Descoberta em 1994, a laje do Coringa é um lugar único por dois motivos: primeiro, ela está numa praia, na linha da maré. A ação da água acabou erodindo as rochas e expondo os fósseis. Para achar dinossauros, basta caminhar pela superfície da rocha.
O outro motivo é que ela pode responder questões preciosas sobre a geografia do Cretáceo Médio (95 milhões de anos atrás). A fauna da ilha é muito parecida com a do norte da África naquela mesma época, o que sugere ligações entre África e América do Sul um pouco mais duradouras do que se supunha.
Até 100 milhões de anos atrás, os dois continentes eram uma única massa terrestre, que integrava o supercontinente Gonduana. Naquela época, Gonduana começou a rachar.
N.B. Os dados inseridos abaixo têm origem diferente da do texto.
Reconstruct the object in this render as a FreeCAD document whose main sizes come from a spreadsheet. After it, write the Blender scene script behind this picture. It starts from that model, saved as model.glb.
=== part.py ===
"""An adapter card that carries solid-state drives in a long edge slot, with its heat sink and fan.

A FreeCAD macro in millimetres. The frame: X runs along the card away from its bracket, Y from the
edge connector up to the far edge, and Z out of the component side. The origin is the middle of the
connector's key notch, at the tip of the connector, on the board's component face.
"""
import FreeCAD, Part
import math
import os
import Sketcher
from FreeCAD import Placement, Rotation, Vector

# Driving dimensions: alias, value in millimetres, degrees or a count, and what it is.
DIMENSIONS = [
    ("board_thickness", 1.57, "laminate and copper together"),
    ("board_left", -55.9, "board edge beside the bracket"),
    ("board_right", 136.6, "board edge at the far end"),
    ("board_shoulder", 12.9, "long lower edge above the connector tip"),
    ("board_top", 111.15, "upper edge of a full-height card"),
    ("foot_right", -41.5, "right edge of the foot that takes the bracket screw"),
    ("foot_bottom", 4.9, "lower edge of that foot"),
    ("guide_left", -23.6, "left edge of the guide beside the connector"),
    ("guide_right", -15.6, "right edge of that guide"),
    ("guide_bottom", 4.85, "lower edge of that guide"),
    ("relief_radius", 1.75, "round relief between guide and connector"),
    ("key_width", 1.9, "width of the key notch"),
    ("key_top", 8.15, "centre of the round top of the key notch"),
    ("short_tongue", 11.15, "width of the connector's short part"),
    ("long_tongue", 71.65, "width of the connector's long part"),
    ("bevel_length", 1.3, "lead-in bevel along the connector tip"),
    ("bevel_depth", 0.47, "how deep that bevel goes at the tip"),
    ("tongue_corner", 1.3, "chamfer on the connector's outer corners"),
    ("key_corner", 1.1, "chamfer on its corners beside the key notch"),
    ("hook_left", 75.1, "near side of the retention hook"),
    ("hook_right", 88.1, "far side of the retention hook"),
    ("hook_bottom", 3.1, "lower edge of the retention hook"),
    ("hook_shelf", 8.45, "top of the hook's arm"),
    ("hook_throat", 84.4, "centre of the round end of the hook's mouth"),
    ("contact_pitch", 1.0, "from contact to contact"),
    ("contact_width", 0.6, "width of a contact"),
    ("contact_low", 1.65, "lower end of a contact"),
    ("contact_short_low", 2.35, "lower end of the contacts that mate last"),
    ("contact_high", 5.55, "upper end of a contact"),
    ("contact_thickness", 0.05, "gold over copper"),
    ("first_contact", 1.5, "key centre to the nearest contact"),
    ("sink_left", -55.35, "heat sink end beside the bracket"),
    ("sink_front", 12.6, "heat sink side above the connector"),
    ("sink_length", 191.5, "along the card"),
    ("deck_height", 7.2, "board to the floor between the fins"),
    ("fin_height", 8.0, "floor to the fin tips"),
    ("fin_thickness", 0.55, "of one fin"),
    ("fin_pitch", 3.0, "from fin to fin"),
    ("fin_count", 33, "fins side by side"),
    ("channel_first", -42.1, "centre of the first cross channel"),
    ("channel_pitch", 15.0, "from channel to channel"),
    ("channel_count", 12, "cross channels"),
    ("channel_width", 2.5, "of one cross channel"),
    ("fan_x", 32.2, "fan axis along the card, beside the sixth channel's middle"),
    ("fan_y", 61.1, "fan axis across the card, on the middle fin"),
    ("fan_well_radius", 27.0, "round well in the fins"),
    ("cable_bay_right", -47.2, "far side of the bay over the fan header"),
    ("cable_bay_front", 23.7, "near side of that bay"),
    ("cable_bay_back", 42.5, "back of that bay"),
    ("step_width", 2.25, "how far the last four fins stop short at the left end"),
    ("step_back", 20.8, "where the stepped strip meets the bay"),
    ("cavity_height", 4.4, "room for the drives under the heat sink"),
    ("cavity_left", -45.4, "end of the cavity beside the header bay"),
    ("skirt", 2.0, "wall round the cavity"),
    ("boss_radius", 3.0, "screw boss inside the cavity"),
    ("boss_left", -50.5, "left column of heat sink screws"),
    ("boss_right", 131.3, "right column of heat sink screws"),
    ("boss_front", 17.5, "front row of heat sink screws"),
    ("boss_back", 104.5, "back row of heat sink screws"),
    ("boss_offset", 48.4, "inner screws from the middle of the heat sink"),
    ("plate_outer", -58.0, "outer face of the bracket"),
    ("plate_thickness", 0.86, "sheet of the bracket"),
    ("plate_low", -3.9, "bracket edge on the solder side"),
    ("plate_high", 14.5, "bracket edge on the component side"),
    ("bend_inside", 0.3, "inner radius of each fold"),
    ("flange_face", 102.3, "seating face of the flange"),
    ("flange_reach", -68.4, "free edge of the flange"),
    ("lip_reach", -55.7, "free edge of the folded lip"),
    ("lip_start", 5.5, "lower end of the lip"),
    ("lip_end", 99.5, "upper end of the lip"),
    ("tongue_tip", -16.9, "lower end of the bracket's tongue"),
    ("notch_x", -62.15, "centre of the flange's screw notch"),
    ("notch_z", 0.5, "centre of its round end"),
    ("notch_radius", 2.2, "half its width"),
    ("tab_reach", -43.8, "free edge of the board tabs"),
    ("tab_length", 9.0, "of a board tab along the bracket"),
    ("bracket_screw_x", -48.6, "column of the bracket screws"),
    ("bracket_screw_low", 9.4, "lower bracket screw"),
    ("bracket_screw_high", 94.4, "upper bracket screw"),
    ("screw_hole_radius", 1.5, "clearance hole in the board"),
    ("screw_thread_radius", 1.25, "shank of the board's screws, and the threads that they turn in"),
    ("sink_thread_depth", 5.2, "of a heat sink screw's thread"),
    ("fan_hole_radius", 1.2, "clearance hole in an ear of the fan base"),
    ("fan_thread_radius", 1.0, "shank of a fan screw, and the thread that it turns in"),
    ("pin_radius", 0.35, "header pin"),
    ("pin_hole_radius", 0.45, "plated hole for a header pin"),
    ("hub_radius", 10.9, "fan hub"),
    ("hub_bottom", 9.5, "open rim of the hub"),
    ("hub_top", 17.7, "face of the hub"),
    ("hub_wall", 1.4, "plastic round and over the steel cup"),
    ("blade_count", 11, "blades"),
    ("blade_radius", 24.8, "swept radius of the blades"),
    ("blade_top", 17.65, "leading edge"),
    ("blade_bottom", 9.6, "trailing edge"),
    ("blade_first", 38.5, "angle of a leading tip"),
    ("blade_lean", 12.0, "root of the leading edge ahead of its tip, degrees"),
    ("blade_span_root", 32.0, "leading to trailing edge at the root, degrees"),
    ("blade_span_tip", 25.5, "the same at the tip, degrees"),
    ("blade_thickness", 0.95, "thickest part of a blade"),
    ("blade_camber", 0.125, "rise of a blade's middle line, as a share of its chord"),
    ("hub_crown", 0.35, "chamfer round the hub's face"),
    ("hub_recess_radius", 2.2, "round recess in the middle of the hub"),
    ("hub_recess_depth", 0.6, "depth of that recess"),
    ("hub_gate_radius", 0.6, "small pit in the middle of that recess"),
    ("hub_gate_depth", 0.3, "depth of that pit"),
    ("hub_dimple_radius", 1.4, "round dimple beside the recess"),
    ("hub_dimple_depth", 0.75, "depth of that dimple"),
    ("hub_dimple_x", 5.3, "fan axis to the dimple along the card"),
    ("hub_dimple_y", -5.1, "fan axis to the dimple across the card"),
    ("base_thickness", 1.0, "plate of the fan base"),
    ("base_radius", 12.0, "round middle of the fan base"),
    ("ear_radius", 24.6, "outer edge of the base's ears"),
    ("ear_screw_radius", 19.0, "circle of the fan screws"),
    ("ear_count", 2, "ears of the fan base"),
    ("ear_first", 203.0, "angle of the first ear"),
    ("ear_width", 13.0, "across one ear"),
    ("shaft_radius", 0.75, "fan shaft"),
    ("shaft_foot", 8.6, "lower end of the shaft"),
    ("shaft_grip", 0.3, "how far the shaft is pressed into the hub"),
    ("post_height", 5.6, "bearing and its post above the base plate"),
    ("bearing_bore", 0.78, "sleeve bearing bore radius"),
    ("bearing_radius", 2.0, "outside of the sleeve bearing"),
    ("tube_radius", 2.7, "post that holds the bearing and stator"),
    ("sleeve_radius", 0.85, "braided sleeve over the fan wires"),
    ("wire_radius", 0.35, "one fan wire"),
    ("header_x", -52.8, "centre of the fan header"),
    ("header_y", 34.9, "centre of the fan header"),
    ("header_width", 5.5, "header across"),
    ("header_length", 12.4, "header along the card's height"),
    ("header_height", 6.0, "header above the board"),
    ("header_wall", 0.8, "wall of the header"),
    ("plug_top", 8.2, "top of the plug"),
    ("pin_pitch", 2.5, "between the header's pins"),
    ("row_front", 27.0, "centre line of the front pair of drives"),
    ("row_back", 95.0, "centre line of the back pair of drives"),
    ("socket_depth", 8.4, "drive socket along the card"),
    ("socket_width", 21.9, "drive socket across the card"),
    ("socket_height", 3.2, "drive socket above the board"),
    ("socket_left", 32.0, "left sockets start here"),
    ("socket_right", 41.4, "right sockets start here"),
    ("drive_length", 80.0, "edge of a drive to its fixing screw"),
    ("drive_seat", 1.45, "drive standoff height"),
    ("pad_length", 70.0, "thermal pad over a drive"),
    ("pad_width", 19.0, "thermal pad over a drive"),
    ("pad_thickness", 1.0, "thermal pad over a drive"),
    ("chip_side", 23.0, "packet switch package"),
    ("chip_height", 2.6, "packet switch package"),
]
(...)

Com a separação, as faunas africana e sul-americana foram, aos poucos, se diferenciando uma da outra.
Segundo Medeiros, o fato de a ilha do Cajual ter animais iguais aos do Marrocos 5 milhões de anos depois da separação pode ser indício de uma espécie de ponte terrestre entre os continentes (veja quadro à direita).
"Alguns autores propõem que possa ter havido derramamentos de lava no Atlântico que teriam servido de passagem para os animais", diz Medeiros. "Os nossos estudos reforçam essa hipótese."

Termo de conduta
Para poder trabalhar no local, os líderes da expedição do Rio precisaram assinar um termo de conduta, proposto pelo governo maranhense. Pelo documento, eles se comprometem, entre outras coisas, a submeter a coleta de fósseis na ilha à fiscalização da UFMA.
O temor dos maranhenses é que fósseis importantes coletados sejam levados para o Rio de Janeiro. Uma vez lá, o acesso de pesquisadores do Maranhão a eles seria mais difícil. "Esses bichos ficaram 95 milhões de anos no Maranhão. Por que iriam para o Rio agora?" -questiona Medeiros.
Para o paleontólogo Sérgio Alex Kugland de Azevedo, coordenador científico da expedição, a preocupação não passa de "ciúme" dos maranhenses. "Há uma preocupação excessiva do Estado com o seu patrimônio", afirma.
Segundo Azevedo, há mais de 30 anos o Museu Nacional coleta fósseis não só no Maranhão, como em todos os outros Estados brasileiros. "Senão, como é que nós iríamos fazer um Museu Nacional? Só com fósseis da Quinta da Boa Vista?" -pergunta o cientista, referindo-se à região do Rio onde fica o museu.